Reward Models (ORM/PRM)

Original Repository: myhott163com/RLHF_ORM_PRM Author: @myhott163com License: MIT

Minimal implementations of Outcome Reward Models (ORM) and Process Reward Models (PRM), demonstrating the concepts from Chapter 5 (Reward Models).

Installation

Requires Python 3.12+ and an up-to-date uv (uv self update). See #366 for troubleshooting uv compatibility.

Ubuntu/Debian users: install build tools first (needed to compile native dependencies):

sudo apt install -y build-essential python3-dev

Then install:

cd code/
uv sync

By default, Flash Attention is turned off to support a broad range of hardware, but for speedups you should consider installing it:

uv sync --extra flash

Note: If a pre-built wheel matches your CUDA version this installs in seconds. If not (e.g. CUDA 13), it falls back to a source build which needs a CUDA toolkit and can take several minutes. If the build fails, just use the base install — the code automatically falls back to PyTorch SDPA and all examples will work without it.

Platform notes

Standard x86_64 systems: Flash Attention provides a ~10-20% training speedup on Ampere/Ada GPUs (e.g. 3090, 4090). Pre-built wheels are available for CUDA 12.x (releases); as of 11 Apr. 2026 CUDA 13 requires a source build (which tends to be a pain), so nothing is gated on it.
DGX Spark / aarch64: Flash Attention is not available on ARM64/Blackwell.

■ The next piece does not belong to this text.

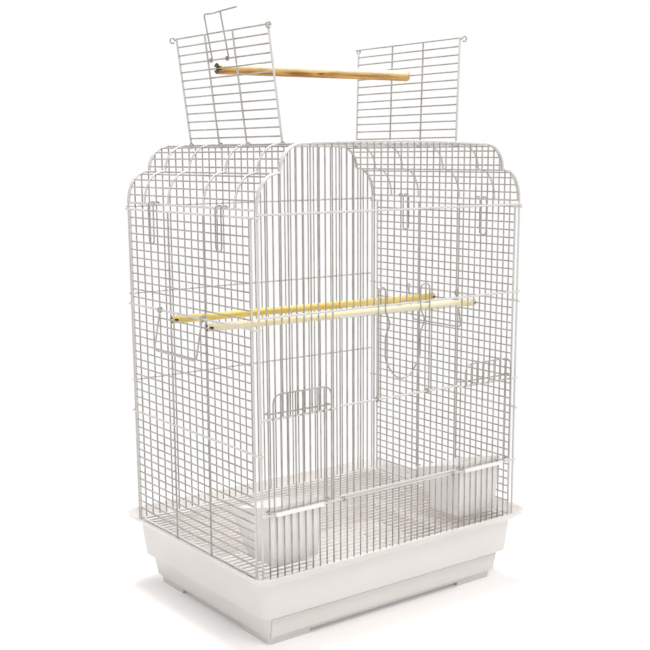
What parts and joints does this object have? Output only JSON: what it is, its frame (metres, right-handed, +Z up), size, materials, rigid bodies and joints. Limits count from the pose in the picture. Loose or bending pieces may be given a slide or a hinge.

The code automatically falls back to PyTorch SDPA, which is actually faster on these systems due to native cuDNN optimizations.

Instruction Tuning (SFT)

Supervised fine-tune a base language model on an instruction dataset so it answers questions and stops, instead of continuing the prompt as raw text. See instruction_tuning/README.md for the full walk-through.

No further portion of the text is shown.